図書館から、松沢哲郎著『人間とは何か――チンパンジー研究から見えてきたこと』を借りてきた。
ときどき、天才チンパンジー「アイ」と息子の「アユム」をテレビで見ることがある。
その育ての親である京大霊長類研究所の研究所長である松沢先生が「アイ」とか、息子の「アユム」の観察記録をまとめたような本になっている。
パラパラめくったら「あおむけの姿勢が人間を進化させた」という記述があった。
「あおむけの姿勢が人間を進化させた」とは初めて聞く説だ。
チンパンジーでもキスをするように、チンパンジーがあおむけに寝てもおかしくない。ときどき、デブの猫があおむけで寝ているのがテレビに出てくる。
この本に書かれているようにチンパンジーの子どもは常に母親の体にくっついている。しかし、人間の場合は子ども(あかんぼう)は母親と距離を置いたところに置かされる。
あかんぼうが母親を必要とするときは泣けばいい。呼ばれた母親はあかんぼうの顔を覗きこみ、どんな具合なのか様子を見る。このときのあかんぼうの姿勢があおむけなのだ。
あかんぼうは母親と離れている間、自由なのだ。歩けない間は自由になるのは手以外にない。
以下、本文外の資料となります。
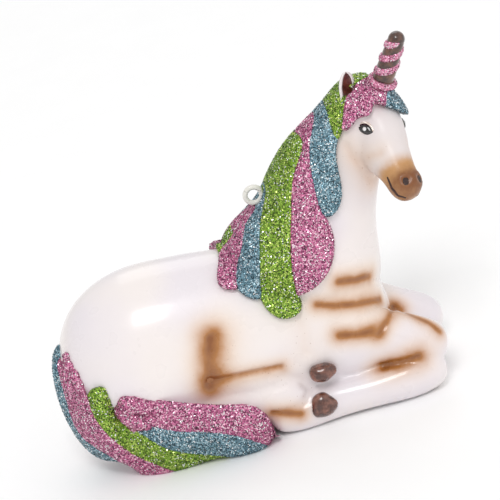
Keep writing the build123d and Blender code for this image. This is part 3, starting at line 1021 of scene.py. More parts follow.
class FlakeField:
    """Geometry nodes that strew glitter flakes over the open faces of a lock."""

    corners = 6
    size_range = (0.75, 1.2)
    size_seed = 3
    lift_seed = 7

    def __init__(self) -> None:
        """Build the node tree once, for all the locks."""
        self.tree = bpy.data.node_groups.new("glitter_flakes", "GeometryNodeTree")
        face = self.tree.interface
        face.new_socket("Geometry", in_out="INPUT", socket_type="NodeSocketGeometry")
        face.new_socket("Geometry", in_out="OUTPUT", socket_type="NodeSocketGeometry")
        self.keys = {}
        for name, kind, value in (
            ("Flake radius", "NodeSocketFloat", 0.17 * MM),
            ("Spacing", "NodeSocketFloat", 0.195 * MM),
            ("Density", "NodeSocketFloat", 12.0e6),
            ("Tilt", "NodeSocketFloat", 0.55),
            ("Lift", "NodeSocketFloat", 0.10 * MM),
            ("Seed", "NodeSocketInt", 1),
            ("Flake material", "NodeSocketMaterial", None),
        ):
            socket = face.new_socket(name, in_out="INPUT", socket_type=kind)
            if value is not None:
                socket.default_value = value
            self.keys[name] = socket.identifier
        self.wire()

    def node(self, kind: str, settings: dict | None = None, values: dict | None = None) -> bpy.types.Node:
        """Add a node.

        Args:
            kind: the node's type name.
            settings: the node's own options, set before its sockets.
            values: socket name to a number or output socket.

        Returns:
            The new node.
        """
        made = self.tree.nodes.new(kind)
        for key, value in (settings or {}).items():
            setattr(made, key, value)
        for key, value in (values or {}).items():
            if isinstance(value, bpy.types.NodeSocket):
                self.tree.links.new(value, made.inputs[key])
            else:
                made.inputs[key].default_value = value
        return made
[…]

手で母親の乳房をまさぐり、母親から渡された物を手を介して口に運ぶ。
そして、はいまわり、立って歩けるようになる。
「直立二足歩行が人間を進化させた」ではなく、「あおむけの姿勢が人間を進化させた」のだ。
あかんぼうを覗きこむのは母親とは限らない。寿命が長くなったおばあさんが覗きこむこともあっただろう。おばあさんがあかんぼうをあやす。「よし、よし」とあやしたら、「うんばばぁ」と返し、おばあさんの顔を手でまさぐり、その手の指を鼻に入れ指を口に運んだ、かどうかは知らない。